Last week, a Virginia jury found former University of Virginia lacrosse player George Huguely guilty of murder, but found him not guilty of first-degree murder. I’m not at all surprised by the verdict, and my purpose in posting this follow-up is not to call attention to my original post on the subject; rather, one of my colleagues alerted me to an evidentiary issue in the trial, which is something that I haven’t heard discussion of in mainstream media coverage, and one that probably had a significant part in the outcome of the trial.

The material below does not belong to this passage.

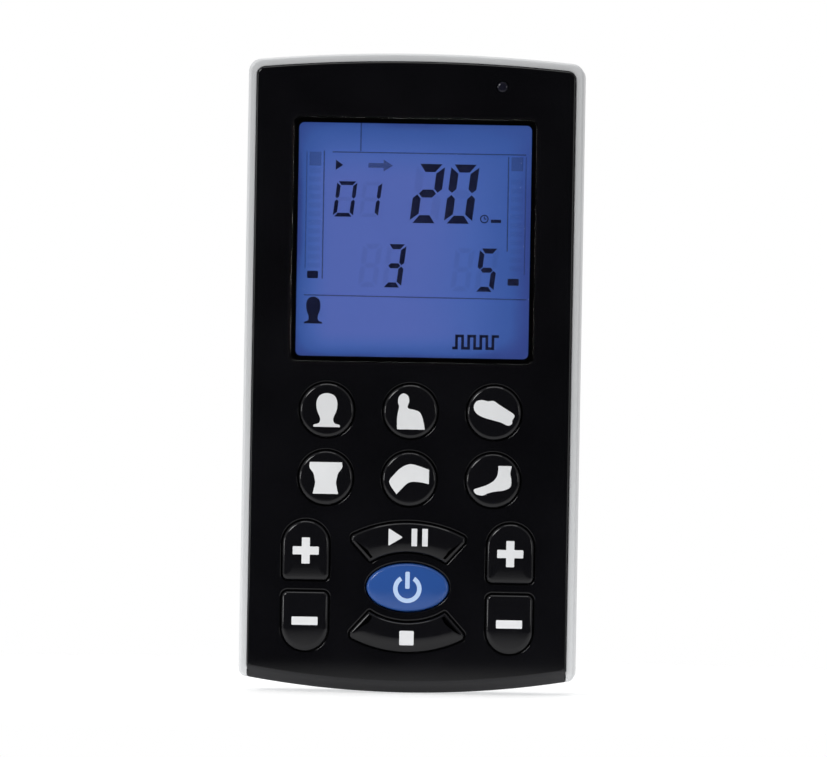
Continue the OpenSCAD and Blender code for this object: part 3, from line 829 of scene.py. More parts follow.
def print_on(name, outline, height, mat):
    """A printed symbol: a thin raised skin that follows the surface under it."""
    lift, step = 0.03, 0.45
    outline = dense(outline)
    b = Build()
    low = b.ring([(x, y, height(x, y) - 0.08) for x, y in outline])
    high = b.ring([(x, y, height(x, y) + lift) for x, y in outline])
    b.bridge(low, high)
    b.skin(high, outline, lambda x, y: height(x, y) + lift, step)
    b.cap([(low, outline)])
    return b.make(name, [mat], 50)


def moved(pts, dx, dy):
    return [(x + dx, y + dy, *rest) for x, y, *rest in pts]


def mirrored(left):
    """An outline from its left half, turned over for the right; a point at x = 0 isn't repeated."""
    return left + [(-p[0], *p[1:]) for p in left[::-1] if p[0]]


# Pictures on the six round keys, drawn about each key's middle
PICTURES = {
    "key_head": smooth_loop(mirrored([
        (-2.5, -3.15, 1), (-2.4, -2.75), (-1.6, -2.5), (-1.25, -2.0), (-1.3, -1.3), (-1.7, -0.4),
        (-1.95, 0.6), (-1.9, 1.8), (-1.3, 2.8), (0, 3.2)]), 6),
    "key_shoulder": smooth_loop([
        (-2.45, -3.35, 1), (-2.5, -1.6), (-2.35, -0.2), (-2.15, 0.9), (-2.35, 1.7), (-2.2, 2.75), (-1.4, 3.4),
        (-0.5, 2.95), (-0.25, 1.9), (-0.55, 1.0), (-0.3, 0.55), (0.7, 0.35), (1.7, -0.05), (2.2, -0.9),
        (2.55, -2.2), (2.75, -3.35, 1)], 6),
    "key_hand": smooth_loop([
        (-3.8, 1.3), (-3.3, 2.15), (-2.3, 2.4), (-1.2, 2.2), (-0.1, 2.25), (0.9, 1.6), (2.3, 0.75),
        (3.55, -0.05), (3.85, -0.6), (3.45, -1.3), (3.35, -2.0), (2.6, -2.3), (1.3, -1.75), (-0.2, -1.35),
        (-1.7, -0.95), (-3.0, -0.35), (-3.7, 0.45)], 6),
    "key_back": smooth_loop(mirrored([
        (-3.0, 2.95, 1), (-3.1, 2.1), (-2.8, 1.5), (-2.35, 0.9), (-2.1, 0.0), (-1.97, -0.95),
        (-2.15, -1.9), (-2.4, -3.0, 1)]), 6),
    "key_knee": smooth_loop([
        (-3.75, -0.6), (-2.8, 0.9), (-1.6, 2.1), (-0.1, 2.8), (1.3, 2.65), (3.7, 1.85, 1), (3.7, -0.85, 1),
        (2.2, -0.55), (0.75, -0.45), (-0.3, -0.75), (-1.3, -1.7), (-2.35, -2.85, 1)], 6),
    "key_foot": smooth_loop([
        (1.0, 2.8, 1), (3.5, 2.8, 1), (3.25, 1.4), (3.45, 0.2), (3.3, -1.1), (2.2, -1.75), (0.6, -2.0),
        (-0.7, -2.3), (-1.9, -2.8), (-3.1, -2.55), (-3.55, -1.75), (-2.6, -1.35), (-1.2, -0.85), (0.1, -0.05),
        (0.85, 1.1)], 6),
}
for key in ROUND_KEYS:
    name = "key_" + key
    c = centre(name)
    rise = crown(name, round_r, round_r, 0.2)
    cap_obj = key_piece(name, key_outlines[name], rise, key_black, (c[0], c[1]))
    piece(cap_obj, name, "key_black", name)
    mark = print_on("symbol_" + key, moved(PICTURES[name], c[0], c[1]), rise, print_white)
    piece(mark, name, "key_black")

GLYPH_AT = 6.6                                  # height of the plus and minus above or below the cluster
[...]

According to Tennessee criminal defense attorney Lee Davis (@LawyerTN), the trial judge substantially limited the testimony of the defense’s key expert witness, Dr. Ronald Uscinski, because of a mistake that Huguely’s defense team committed when they copied Dr. Uscinski on an email summarizing the testimony of the prosecution’s key expert. The judge ruled that Huguely’s attorneys violated Virginia’s “Rule on Witnesses.” Apparently the Commonwealth of Virginia doesn’t have their own version of the Federal Rules of Evidence, so they loosely follow the federal rules (and make their own rules up when they feel like it). Virginia’s so-called Rule on Witnesses is a variation of Rule 615 of the federal rules, which is designed to prevent trial witnesses who haven’t yet testified from changing their testimony because of testimony given prior to theirs. Usually Rule 615 is applied to fact witnesses—people who testify about what they saw or heard, which is relevant to the crime or issue at trial.

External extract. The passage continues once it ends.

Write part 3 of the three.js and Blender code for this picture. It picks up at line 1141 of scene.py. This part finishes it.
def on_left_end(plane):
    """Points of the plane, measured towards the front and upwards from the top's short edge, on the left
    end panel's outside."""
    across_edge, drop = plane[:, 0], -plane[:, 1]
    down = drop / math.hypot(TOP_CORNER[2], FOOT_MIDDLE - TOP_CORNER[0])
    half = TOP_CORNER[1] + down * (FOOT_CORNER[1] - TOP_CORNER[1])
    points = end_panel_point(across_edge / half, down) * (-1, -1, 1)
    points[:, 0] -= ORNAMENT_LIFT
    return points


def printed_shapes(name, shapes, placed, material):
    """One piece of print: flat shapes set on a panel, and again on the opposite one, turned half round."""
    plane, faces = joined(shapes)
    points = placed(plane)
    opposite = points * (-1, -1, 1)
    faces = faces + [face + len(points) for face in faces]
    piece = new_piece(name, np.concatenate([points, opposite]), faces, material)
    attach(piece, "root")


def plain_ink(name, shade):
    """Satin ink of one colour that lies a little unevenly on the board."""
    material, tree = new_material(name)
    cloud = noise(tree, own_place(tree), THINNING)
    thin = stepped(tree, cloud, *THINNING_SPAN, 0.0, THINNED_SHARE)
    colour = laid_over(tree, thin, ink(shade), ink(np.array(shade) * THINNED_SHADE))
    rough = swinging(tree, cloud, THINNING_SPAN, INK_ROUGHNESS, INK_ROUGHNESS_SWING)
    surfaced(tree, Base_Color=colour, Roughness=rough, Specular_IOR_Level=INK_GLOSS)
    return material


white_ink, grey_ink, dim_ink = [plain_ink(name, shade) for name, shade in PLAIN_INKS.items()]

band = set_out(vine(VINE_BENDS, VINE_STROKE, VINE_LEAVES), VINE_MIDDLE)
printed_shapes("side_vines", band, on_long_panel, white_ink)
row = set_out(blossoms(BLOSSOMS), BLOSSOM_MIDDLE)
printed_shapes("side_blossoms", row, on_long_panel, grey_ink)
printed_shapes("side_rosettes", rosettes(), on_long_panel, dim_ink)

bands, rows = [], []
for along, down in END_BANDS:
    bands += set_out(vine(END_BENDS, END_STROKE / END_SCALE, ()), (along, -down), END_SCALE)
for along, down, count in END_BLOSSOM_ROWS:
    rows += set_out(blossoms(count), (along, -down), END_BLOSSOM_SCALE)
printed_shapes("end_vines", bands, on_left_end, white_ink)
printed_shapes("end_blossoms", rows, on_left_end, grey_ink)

Expert witnesses, however, aren’t there to testify about facts, or what they saw or heard—their purpose is to provide the jury with scientific evidence that supports one side of the case or the other. Experts typically write reports prior to trial, and the reports are provided to the other side for both scrutiny and trial preparation, so it isn’t likely for an expert to change their testimony because it would undermine their credibility if they testified in a manner that was inconsistent with what they previously wrote.

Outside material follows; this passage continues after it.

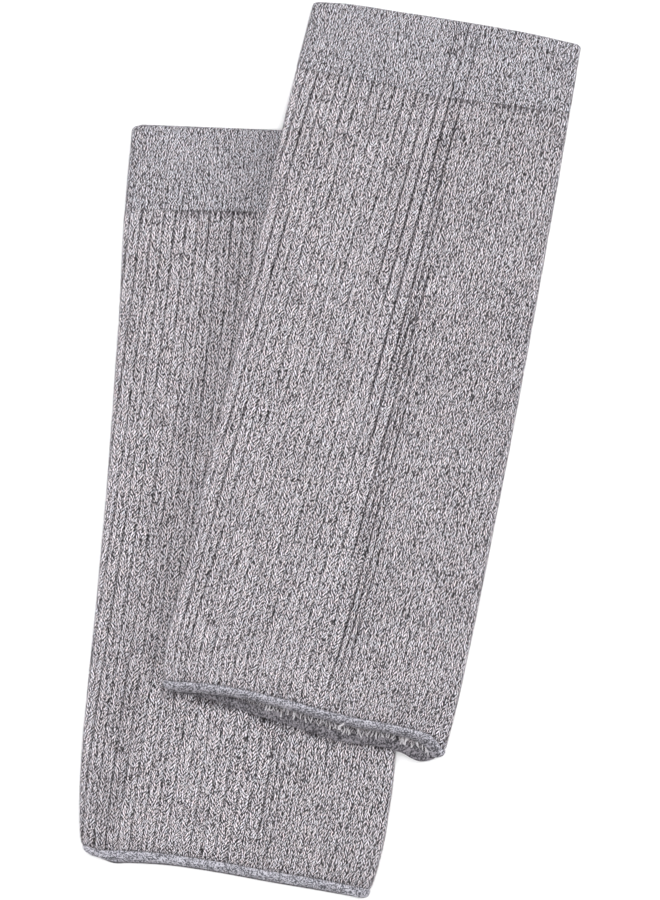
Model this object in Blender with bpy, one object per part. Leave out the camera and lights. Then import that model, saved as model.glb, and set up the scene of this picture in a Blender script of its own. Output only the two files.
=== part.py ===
"""A pair of knitted knee warmers laid flat, one crossed over the other. Metres, +Z up.

Each warmer is an open tube of knit pressed flat: a plain welt at the top, a body with raised ribs over
the left of its front, and a narrow rolled hem round the foot. The ribs lean more than the tube does, so
they run off round its left fold one after another. The under warmer rests on the surface. The upper one
lies across it, and sinks to the surface past the under one's edges.
"""

import math
from collections import namedtuple

import bmesh
import bpy
import numpy as np

# Every size below is in millimetres and every angle in degrees. MM turns a size into metres.
MM = 0.001

# The cloth
WALL = 1.5
LAYER_GAP = 0.4
FLAT_THICKNESS = 2 * WALL + LAYER_GAP
FOLD = math.pi * FLAT_THICKNESS / 2
SEAM_GAP = 0.3
RIB_RISE = 0.4
RIB_FADE = 5.0
HEM_WIDTH = 4.6
HEM_BULGE = 0.5

# The knit: how many wales run round a tube, how many of them are drawn closer together by the ribs, and
# how close. A rib is two wales wide, and the grooves between ribs follow the even wales.
WALES = 96
RIBBED_WALES = 26
RIB_PITCH = 0.957
GROOVE_WALES = 0.56
FIRST_GROOVE = -4
LAST_GROOVE = 34
LAST_ROUND_THE_FOLD = 8
RIB_EDGE_FADE = 4.0

# How the upper warmer lies over the under one
LYING_GAP = 0.3
LYING_HEIGHT = FLAT_THICKNESS + RIB_RISE + LYING_GAP
EDGE_CLEARANCE = 1.5
RUN_OUT = 22.0

# How far along a warmer the curves of its top edge, its welt's seam and its foot are felt
TOP_REACH = 25.0
SEAM_REACH = 25.0
FOOT_REACH = 45.0
MOUTH_REACH = 30.0

# How full the mouth's arch and the hem's roll are: 1 is a plain sine, and less is squarer
MOUTH_FULLNESS = 0.6
HEM_FULLNESS = 0.7

# How fine the walls are: steps across the front, the back and the inside, and rows down the length. The
# back's columns crowd towards the right fold, where the upper warmer's foot turns up.
PLAIN_STEP = 7.0
BACK_STEP = 8.5
INNER_STEP = 8.5
BACK_CROWDING = 1.35
WELT_ROW_STEP = 9.0
UPPER_ROW_STEP = 10.0
UNDER_ROW_STEP = 20.0
LEAST_ROW_STEP = 0.5
OUTLINE_STEPS = 24
HEM_ROWS = (0.0, 0.2, 0.5, 0.8, 1.0)
FOLD_PARTS = (0.25, 0.5, 0.75)
SHARP_ANGLE = 50

# A section runs across a warmer from fold to fold: how far down the length its middle lies, how far
# that is to the right of the straight axis, the flat width, and its turn clockwise from square.
Section = namedtuple("Section", "along shift width lean")

# An edge point says how far down past a straight section an edge or seam lies, at a share of the width
# from the left. The front and back layers meet at the folds, so their feet begin and end alike.
EdgePoint = namedtuple("EdgePoint", "share past")

# How far the wales have drifted to the left, round the tube, at a place along a warmer
Drift = namedtuple("Drift", "along left")

# A warmer leans to the left by its heading as it runs down from the middle of its top edge. Its first
# wale is the distance of wale 0 from the left fold at the seam, and its ribs end at the rib edge, which is
# a share of the front's width.
Warmer = namedtuple(
    "Warmer",
    "name top_x top_y heading welt sections first_wale drift rib_edge top_edge seam front_foot"
    " back_foot mouth_lift corners draped",
)

# The radius of each rounded corner in plan
Corners = namedtuple("Corners", "top foot_left foot_right")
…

Although my analysis means nil to Huguely at this point in time, it could be a solid foundation for him to appeal his conviction and get a new trial. Ordinarily evidentiary matters aren’t good bases for appeals (see, e.g., previous posts here & here) because of the incredible deference that appellate courts give to a trial judge’s discretion in whether to admit or exclude evidence, but in this circumstance the judge’s decision to exclude portions of Dr. Uscinski’s testimony may have deprived Huguely of a fair trial. If so, the judge’s evidentiary ruling becomes a constitutional question, or one of “structural error,” which garners much higher scrutiny from the appellate court.
This was precisely the situation in a fairly recent decision by the U.S. Supreme Court in which they unanimously reversed the death sentence of a South Carolina man who was convicted of murder after the trial court—on hearsay grounds—refused to allow him to introduce evidence that another person committed the crime. (Even Justice Alito let that guy off the hook!). When I worked for the Court of Appeals of Ohio I drafted a similar decision, which also went one step further and found the state evidentiary rule unconstitutional. The Ohio Supreme Court eventually disagreed as to the constitutional question, but our ruling, for the most part, remained intact.
I’m not intimately familiar with Virginia law, but if I were a member of Huguely’s defense team I would be looking to that line of cases for guidance, as well as considering a possible claim for ineffective assistance of counsel.